──────── Data supplied ────────

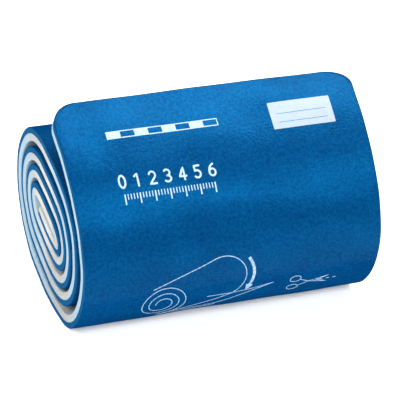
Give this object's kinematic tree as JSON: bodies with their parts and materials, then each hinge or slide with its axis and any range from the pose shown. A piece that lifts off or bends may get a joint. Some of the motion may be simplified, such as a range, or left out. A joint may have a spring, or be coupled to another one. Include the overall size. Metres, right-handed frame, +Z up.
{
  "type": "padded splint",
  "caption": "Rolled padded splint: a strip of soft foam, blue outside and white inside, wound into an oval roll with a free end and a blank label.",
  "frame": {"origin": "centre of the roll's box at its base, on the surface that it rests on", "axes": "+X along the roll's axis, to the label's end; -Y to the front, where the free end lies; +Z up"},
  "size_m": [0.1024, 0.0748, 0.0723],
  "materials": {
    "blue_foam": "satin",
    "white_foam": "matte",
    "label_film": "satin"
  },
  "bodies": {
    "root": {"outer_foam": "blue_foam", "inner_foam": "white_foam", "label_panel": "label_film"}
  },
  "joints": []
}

────────
──────── Data supplied ────────

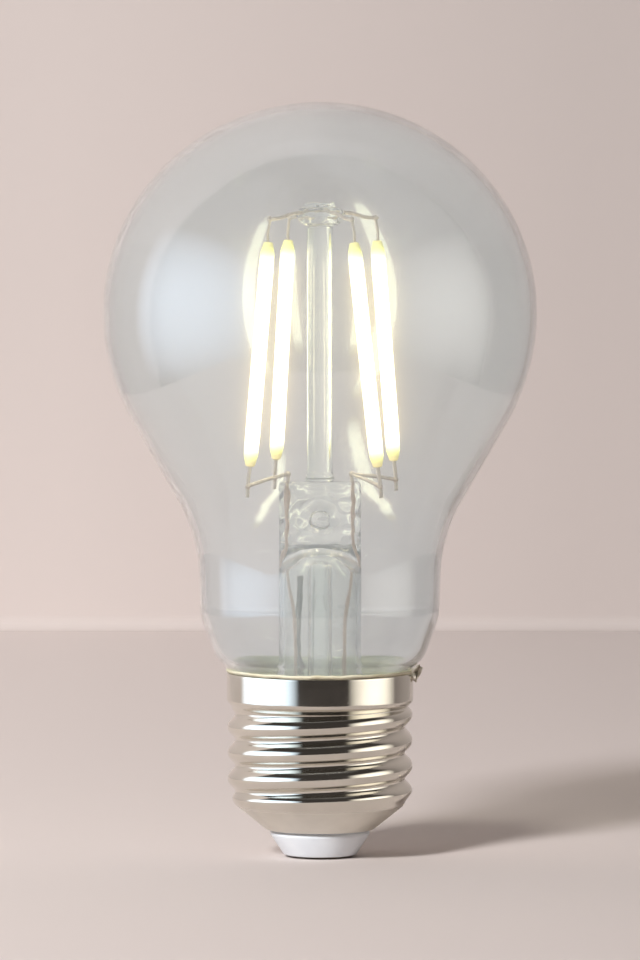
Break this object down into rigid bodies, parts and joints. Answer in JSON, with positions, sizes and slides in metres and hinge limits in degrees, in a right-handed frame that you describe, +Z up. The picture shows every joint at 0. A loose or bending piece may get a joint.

────────
──────── Data supplied ────────

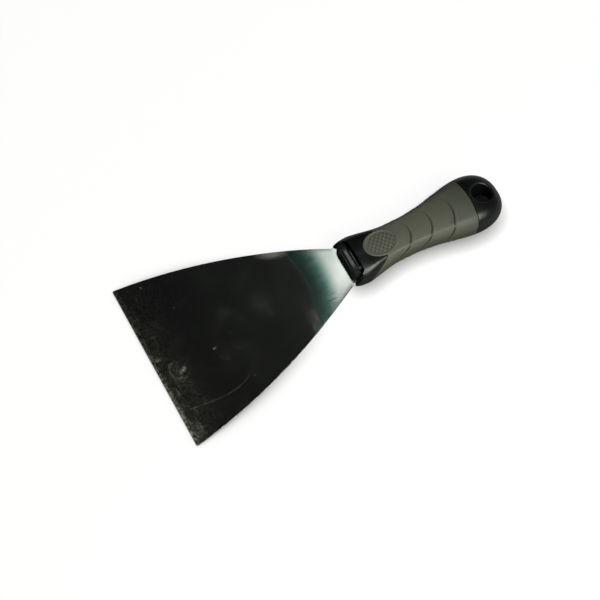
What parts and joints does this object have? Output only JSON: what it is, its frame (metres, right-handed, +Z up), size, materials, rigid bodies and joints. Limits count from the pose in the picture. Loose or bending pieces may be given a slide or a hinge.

────────

Give back only a number, the number of lines where the string "axis" occurs.

# Answer for the task
2